Il tutto poi accade con un rapporto debito/Pil che, sempre in Germania, ha raggiunto l’83%, ben oltre la regola di Maastricht del 60% massimo. Si deve poi ricordare, ma qui lo dico per gli specialisti, che almeno il 40% del debito pubblico tedesco è allocato presso fondi speciali, il cui deficit non figura nei bilanci di Stato. Qui, in questo caso, la Germania ha operato con grande destrezza e lucidità: mentre la crisi faceva diminuire le esportazioni, primarie per Berlino, nell’Eurozona, con un probabile -1,5% del PIL, c’era però la corsa, molto manipolata dai mass-media, ai titoli di Stato tedeschi; il che ha fatto abbassare gli interessi e ha apportato, alle casse pubbliche germaniche, un risparmio di almeno un punto di Pil. Quasi una partita di giro. Tout se tient, quindi. Ma non si deve nemmeno dimenticare che la crisi del 2008, generatasi negli Usa e poi scaricatasi in Europa, ha deprezzato il valore dell’Euro e ha, quindi, fatto ulteriormente aumentare le esportazioni denominate in valuta unica dell’Europa, per essere più esatti, di parte dell’Europa stessa.

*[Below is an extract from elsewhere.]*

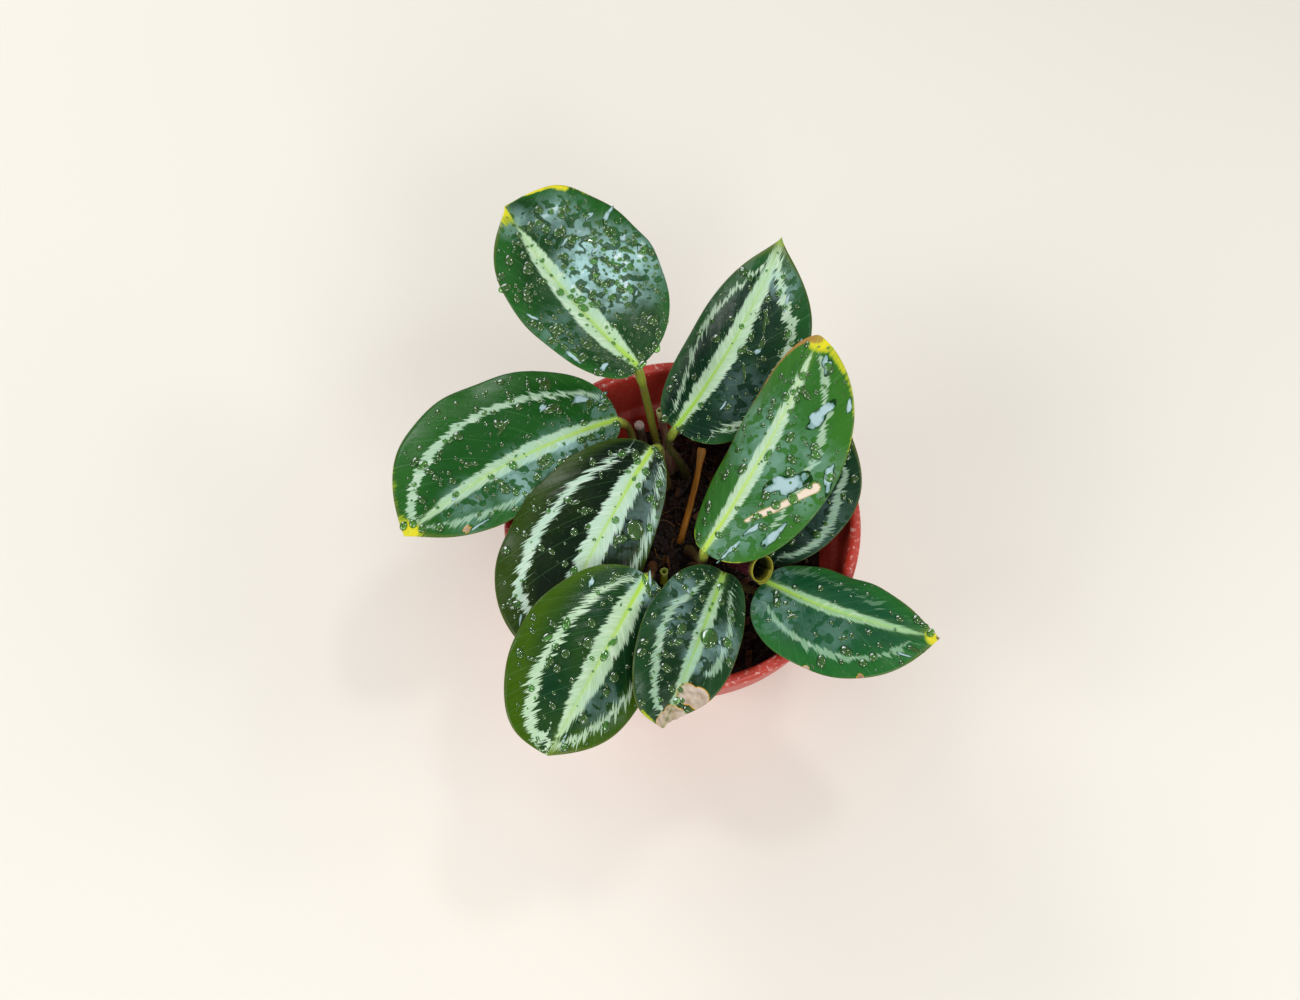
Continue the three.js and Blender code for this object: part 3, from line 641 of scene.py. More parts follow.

Una complicazione finanziaria e industriale grandissima, questa, ma d’altra parte, lo diceva Goethe, “i tedeschi possiedono il dono di rendere ogni scienza inaccessibile”. Inoltre, le imprese tedesche si possono indebitare a tassi inferiori rispetto ai loro concorrenti dell’Eurozona, ma se, allora, continua questo trasferimento netto dal Sud al Nord dell’area monetaria europea, la Germania dovrebbe poter trovare, anche da sola, anche un punto di indifferenza rispetto all’impoverimento della sua “periferia” che compra beni Made in Deutschland e il tasso ottimale di crescita dello Zentrum industriale e finanziario tedesco. C’è poi l’idea, che gli storici ritengono oggi sbagliata, che la ascesa al potere di Hitler sia dovuta all’iperinflazione weimariana. Anche questo è un mito che ha molto posto nella mente dei Decisori europei e, soprattutto, proprio di quelli tedeschi.